Second, these chapters underpin Velema’s main thesis, which is summarized in Chapter Eight and captures that, rather than rational talent appraisers or great globalizers, clubs are myopic gamblers who, often recruit locally (rather than globally) in the hope of finding a winning formula. In relation to why this is the case, Velema points towards uncertainties that are ‘baked into the very fabric of the game’ (p. 148). Some of these uncertainties include uncertainty about on-pitch performances and financial risks leading clubs to rely on short-term contracts; uncertainty regarding a player’s capabilities; and uncertainty about which strategies that will, ultimately, lead to on-pitch success.
Overall, Football Clubs and The Global Transfer Market is an important and ambitious monograph.
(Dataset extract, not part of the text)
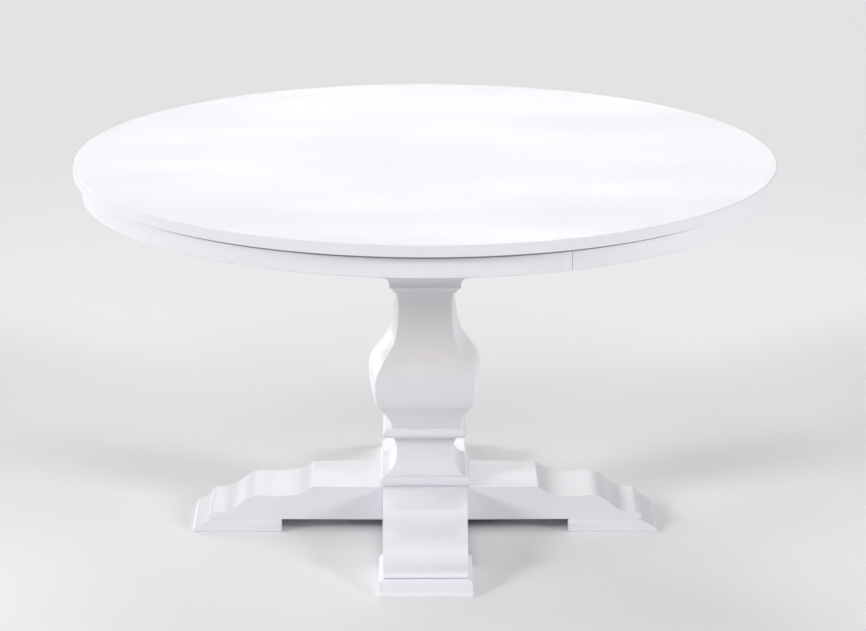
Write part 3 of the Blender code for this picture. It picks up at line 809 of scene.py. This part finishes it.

It is well-written and very clear in its argumentation. Undoubtedly the text will be of high interest to scholars and students of the sociology of sport, sports economics and management, and organization studies. Beyond this, it is also clear that the book could speak to the sociology of risk and uncertainty – and it could have been interesting to see the conclusions and theoretical implications of Chapter Eight, in particular, be discussed in relation to some of this work (e.g., Beck, 1992; Giddens, 2006). Especially concerning how conditions of uncertainty and risk both directly and indirectly influence how organizations or institutions (in this case: clubs as myopic gamblers) operate against, approach and live with uncertainty as an omnipresent aspect that arrives with the high stakes of elite football. Moreover, it could also have been interesting to read a little more about how the top eight countries in European football were determined. The ‘big five’ – England, Spain, Germany, Italy and France – seems an obvious choice, but how was Portugal, the Netherlands and Russia decided upon, and how might such ranking be in flux and reflect non-linear commercialization processes in European football? Rather than limitations, these are merely points I thought about upon reading Velema’s book, which – in a world of ‘silly seasons’ and ‘transfer gurus’ – helps our understanding of what lies beneath all this.